From the support page for your player, in addition to the notice that there are no firmware updates available:
"Note that dual-layer DVD is not supported. Check the back of the DVD disc cover for phrases like ”Dual-layer format” or “DVD-9”. If there is, the DVD is a dual-layer DVD and is not supported."
Which makes your current player pretty much useless.
Buy a cheap Blu-Ray player and you'll be in good shape for years.
It's not hard. Don't get too bogged down in the details.
If you're really unsure, buy it from a store with a decent return policy. You're not likely to have any problems.
Downloadable FREE demo discs:
Did you really need to quote that entire post in your reply?
I had previously checked the Philips site for my player and knew before I contacted this Forum that it can't be upgraded.
I also checked the links and recommended Forum thread; as well as the Amazon and Best Buy sites. All taken together they constitute a formidable amount of new information and I have found myself unequal to the decipherment task.

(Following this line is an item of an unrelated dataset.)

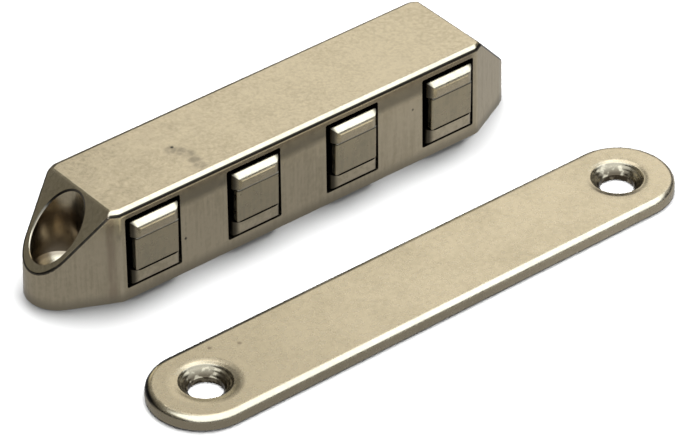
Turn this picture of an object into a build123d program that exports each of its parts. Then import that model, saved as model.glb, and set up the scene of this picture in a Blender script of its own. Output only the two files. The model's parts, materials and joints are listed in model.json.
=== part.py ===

I feel I have 'made an effort' and apologize for causing any angst. I call it describing, not complaining!
I was hoping to redeem a couple of P.C. Richard gift cards my son gave me last Christmas, but since they are New York based and I live in Florida, I wanted to be able to zero in on a specific model before arranging shipping.
I like the suggestion to purchase locally (because of the return policy potential), and although that leaves my gift cards hanging, I'll give it a try. Thanks for the idea.
Thank you all for your information, ideas, recommendations... and patience.